Prominent lawyer, Femi Falana and some civil society groups have urged President Muhammadu Buhari to go on medical leave with immediate effect.
The call was made via a joint statement signed by Falana and other activists, titled “President Buhari should take medical leave immediately.”
The statement reads in part:
“As we join the Nigerian people of goodwill to pray for a speedy recovery of President Buhari, we are compelled to advise him to heed the advice of his personal physicians by taking a rest to attend to his health without any further delay.”
“A few weeks ago, the Governor of Kaduna State, Mr. Nasir El-Rufai urged Nigerians to give President Buhari time to recover from his sickness. The plea was made after the Governor had visited and presumably assessed the state of the President at the presidential villa in Abuja.
“However, due to the apparent deterioration in the President’s health condition, he has neither been seen in public in the last one week nor attended the last two meetings of the Federal Executive Council.
“His absence at the last Jumat service in the villa has fuelled further speculations and rumours on President Buhari’s medical condition.

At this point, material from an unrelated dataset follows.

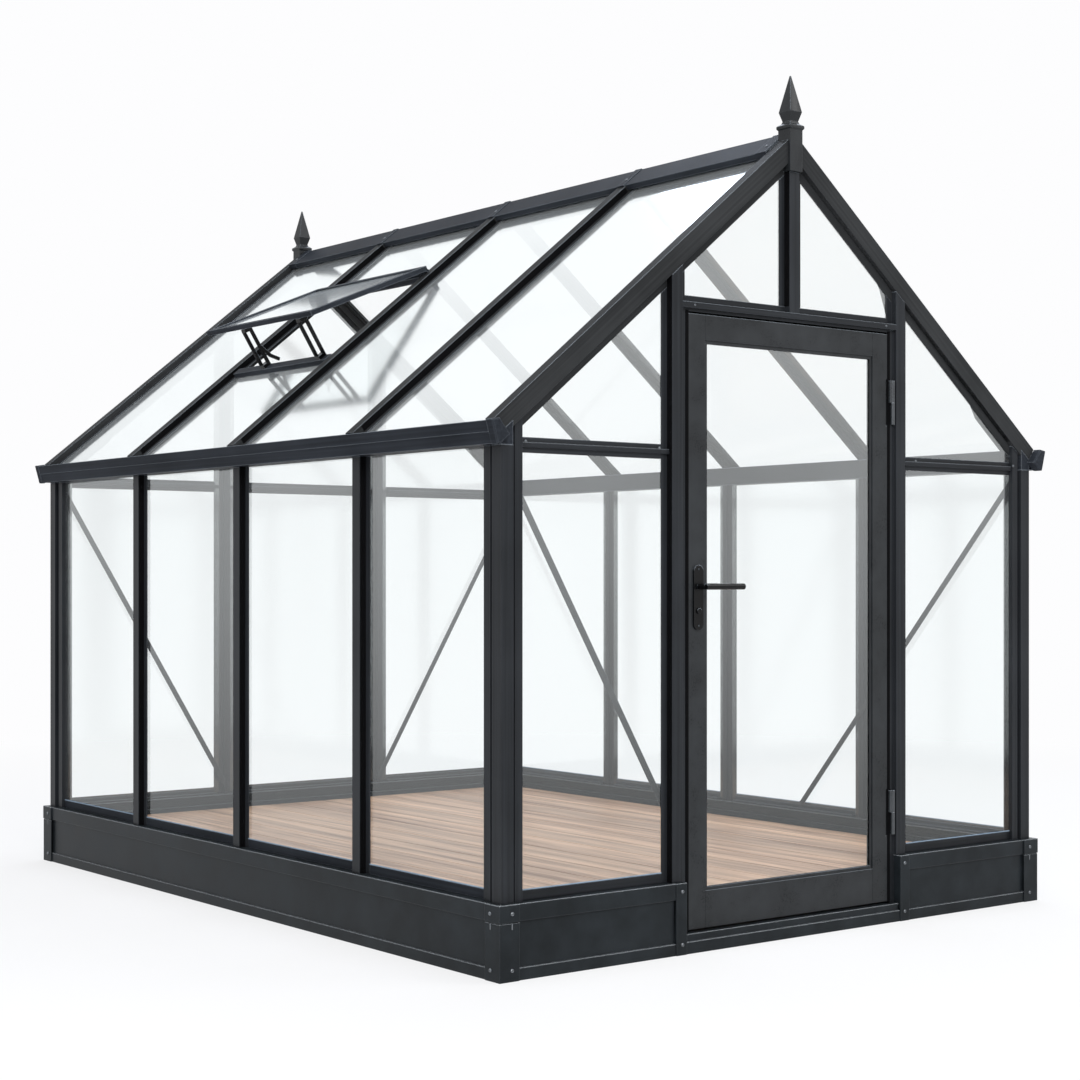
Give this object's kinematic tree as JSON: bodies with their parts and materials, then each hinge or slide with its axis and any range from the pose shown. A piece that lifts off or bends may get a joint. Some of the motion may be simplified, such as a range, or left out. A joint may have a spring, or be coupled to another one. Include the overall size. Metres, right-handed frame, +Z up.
{
  "type": "glass greenhouse",
  "caption": "Walk-in glass greenhouse: coated aluminium bars on a sheet plinth, gabled roof with an open vent, gutters, finials, board floor and a hinged glazed door.",
  "frame": {"origin": "on the ground under the middle of the plinth, at the floor joists' underside", "axes": "+Z up, +Y along the ridge towards the back gable, +X to the right seen from the door"},
  "size_m": [2.286, 2.938, 2.575],
  "materials": {
    "deck": "planed softwood",
    "frame_coat": "satin powder coat",
    "hardware": "black satin",
    "joist_timber": "sawn softwood",
    "pane": "clear float glass",
    "plinth_coat": "satin powder coat",
    "steel": "zinc plated"
  },
  "bodies": {
    "frame": {"back_bars": "frame_coat", "braces": "frame_coat", "corner_posts": "frame_coat", "finials": "frame_coat", "floor_boards": "deck", "floor_joists": "joist_timber", "front_apex_bar": "frame_coat", "front_header": "frame_coat", "front_jambs": "frame_coat", "gable_rafters": "frame_coat", "gable_sills": "frame_coat", "gable_transoms": "frame_coat", "glass_back": "pane", "glass_front": "pane", "glass_left": "pane", "glass_right": "pane", "gutter_end_caps": "frame_coat", "gutter_left": "frame_coat", "gutter_right": "frame_coat", "hinge_frame_leaves": "frame_coat", "hinge_pins": "steel", "plinth_back": "plinth_coat", "plinth_corners": "plinth_coat", "plinth_door_posts": "plinth_coat", "plinth_front": "plinth_coat", "plinth_left": "plinth_coat", "plinth_right": "plinth_coat", "ridge_beam": "frame_coat", "ridge_cap": "frame_coat", "roof_bars_left": "frame_coat", "roof_bars_right": "frame_coat", "roof_glass_left": "pane", "roof_glass_right": "pane", "side_bars": "frame_coat", "side_sills": "frame_coat", "threshold": "plinth_coat", "vent_curb": "frame_coat", "vent_glass": "pane", "vent_openers": "hardware", "vent_sash": "frame_coat"},
    "door": {"door_frame": "frame_coat", "door_glass": "pane", "hinge_door_leaves": "frame_coat", "handle_plates": "hardware"},
    "handle": {"handle_levers": "hardware"}
  },
  "joints": [
    {"name": "door_swing", "type": "hinge", "parent": "frame", "child": "door", "pos_m": [0.434, -1.428, 0.95], "axis": [0, 0, 1], "range_deg": [0, 110]},
    {"name": "handle_turn", "type": "hinge", "parent": "door", "child": "handle", "pos_m": [-0.3815, -1.411, 1.047], "axis": [0, 1, 0], "range_deg": [0, 45], "stiffness_Nm_per_rad": 1.5, "springref_deg": -45.84}
  ]
}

But instead of embarking on regular briefing on the actual state of the health of President Buhari, officials of the federal government have continued to assure the Nigerian people that the is no need for apprehension over the matter.”
Other who signed the statement include the Executive Director, SERAP, Adetokunbo Mumuni; Director, Centre for Democracy and Development, Professor Jibrin Ibrahim; Country Director, Search for Common Ground, Chom Bagu and Executive Chairman, CACOL, Debo Adeniran.
Personal Assistant to President Buhari on New Media, Bashir Ahmad, on April 30, denied reports that the president was being fed through tubes.
Ahmad’s denial followed a report by Sahara Reporters that Buhari’s health had so deteriorated that he was receiving food and drink intravenously.
“The story like many of its kind is untrue, as @GarShehu said on Thursday, there is no need for apprehension over President Buhari’s health,” Ahmad wrote via Twitter.
He was referring to a statement by presidential spokesman, Garba Shehu who urged Nigerians not to worry about the president’s health.
Buhari’s health has been a major topic of discussion since he travelled to London in January for what was to be a 10-day medical vacation, but ended up spending 49 days.
Fears that the president had taken ill were heightened by his absence at the Federal Executive Council (FEC) meeting on Wednesday, April 26, and the Juma’at prayer service on Friday, April 28.
The president had admitted, upon his return to Nigeria on March 10, that he had never been so sick in his life.